Auf Anfrage, weshalb die Ottobock-Führung derartige Briefe per Einschreiben verschickt, antwortet eine Konzernsprecherin: „Dieses Vorgehen wurde anschließend an ein persönliches Gespräch zwischen unserem CEO und zwei Vertrauensleuten gewählt, um den Zugang zu den Informationen für alle Vertrauensleute zu gewährleisten." Darauf angesprochen, dass sich Mitarbeiter und Vertrauensleute eingeschüchtert fühlen und wie das Klima zwischen Unternehmensführung und Mitarbeitervertretern ist, entgegnet die Sprecherin: „Dieser Vorwurf ist uns unbekannt. Er ist auch unbegründet. Im Gegenteil: Wir haben zahlreiche Beschwerden von Mitarbeitenden über die Werbepraktiken von IGM-Vertrauensleuten erhalten. Jeder Arbeitgeber hat Fürsorgepflichten, die allen Beschäftigten gegenüber gelten. Wenn Mitarbeitende auf die Unternehmensleitung oder Personalabteilung zukommen und über Störungen berichten, ist es Aufgabe des Arbeitgebers, darauf zu reagieren." Die Briefe per Einschreiben sind nur eines von einigen Beispielen, die zeigen, wie die Geschäftsführung von Ottobock mit Mitarbeitervertretern umgeht. Es sind auch nicht nur die Vertrauensleute.

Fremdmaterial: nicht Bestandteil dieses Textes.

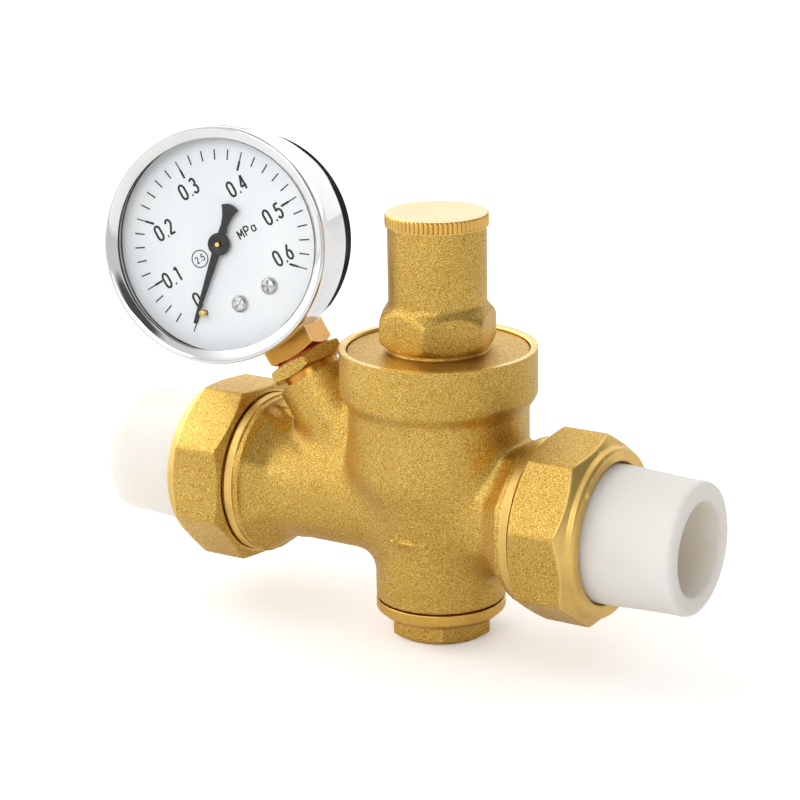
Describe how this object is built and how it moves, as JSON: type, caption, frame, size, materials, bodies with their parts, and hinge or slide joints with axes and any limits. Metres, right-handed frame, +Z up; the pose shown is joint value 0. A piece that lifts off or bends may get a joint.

Am Donnerstag stand etwa beim Amtsgericht Göttingen ein besonderer Fall an. Ottobock will die Kündigung eines Betriebsrates durchsetzen. Die Geschäftsführung wirft dem Mitarbeitervertreter vor, einem Betriebsbeauftragten der IG Metall Zugang zum Bereich SuitX gewährt und damit gegen Geheimhaltungspflichten verstoßen zu haben. So steht es in einer Pressemitteilung des Amtsgerichts. SuitX ist ein Bereich im Unternehmen, der sich auf die Entwicklung, Produktion und den Vertrieb von Exoskeletten spezialisiert hat.
Konkret soll der Betriebsrat laut der Pressemitteilung des Amtsgerichts „im Juni 2024 gemeinsam mit dem Betriebsbeauftragten der Gewerkschaft im Bereich SuitX einen Kaffee getrunken und sich dabei über die Exoskelette und eine in diesem Bereich geplante Umstrukturierungsmaßnahme unterhalten haben."
Für die Kündigung eines Betriebsrates bedarf es der Zustimmung der gesamten Mitarbeitervertretung, welche die Geschäftsführung von Ottobock allerdings nicht bekommen hat. Deswegen nun der Prozess vor dem Amtsgericht. Mit so einem Verfahren können Arbeitgeber die nicht erteilte Zustimmung des Betriebsrats durch das Gericht ersetzen lassen. Die IG Metall weist die Vorwürfe der Geschäftsführung auf Anfrage als haltlos zurück. An dem Betriebsbeauftragten der IG Metall – und der Gewerkschaft selbst – scheint die Führung von Ottobock um Eigner Hans Georg Näder einen Narren gefressen zu haben. Seine Präsenz auf dem und um das Gelände des Konzerns soll die Prothesenhersteller offenbar dermaßen gestört haben, dass sie die Rechtsabteilung veranlasst haben, einen Brief an die Erste Vorsitzende der IG Metall, Christiane Benner, persönlich zu schreiben. Darin zweifeln die Ottobock-Anwälte die Legitimation des Betriebsbeauftragten an und fordern Benner auf, ihnen diese zu erläutern. Die Anwälte erklären, dass der Beauftragte sich wiederholt auf dem Betriebsgelände des Unternehmens in Duderstadt und Ottobock-Räumlichkeiten in Göttingen aufgehalten habe. Ottobock argumentiert in dem Schreiben, dass ein Besuch einer vorherigen Anmeldung bedurft hätte – und man nun prüfe, ob „dieses Verhalten den Strafbestand des Hausfriedensbruchs darstellt".
Dann fordern die Anwälte von Ottobock die IG-Metall-Chefin Benner auf, „zukünftig dafür zu sorgen, dass Herr Köppe keine weiteren Versuche unternimmt, Betriebsgelände der Ottobock-Unternehmensgruppe zu betreten". Man werde dem Beauftragten den Zugang zum Gelände bis zur Klärung aller offenen Fragen verweigern.
Ottobock-Mitarbeiter sagen hinter vorgehaltener Hand, dass es für die Führungsmannschaft um Hans Georg Näder als Ansprechpartnerin nicht unter der Ersten Vorsitzenden der größten Gewerkschaft in Deutschland ging. In der IG Metall sieht man den Brief als Ritterschlag für den Beauftragten in der Region, über den sich die Führung dermaßen aufregt.
Auf Anfrage, weshalb die Ottobock-Führung gleich die Gewerkschaftschefin angeschrieben habe, antwortet eine Konzernsprecherin: „Der Umfang der Beauftragung des Herrn Köppe war unklar und wurde durch die Anwälte des Vorstands der IG Metall geklärt."
Hinweis: Dieser Artikel erschien erstmals am 8. November 2024 bei der WirtschaftsWoche. Wir zeigen ihn aufgrund des hohen Leserinteresses erneut.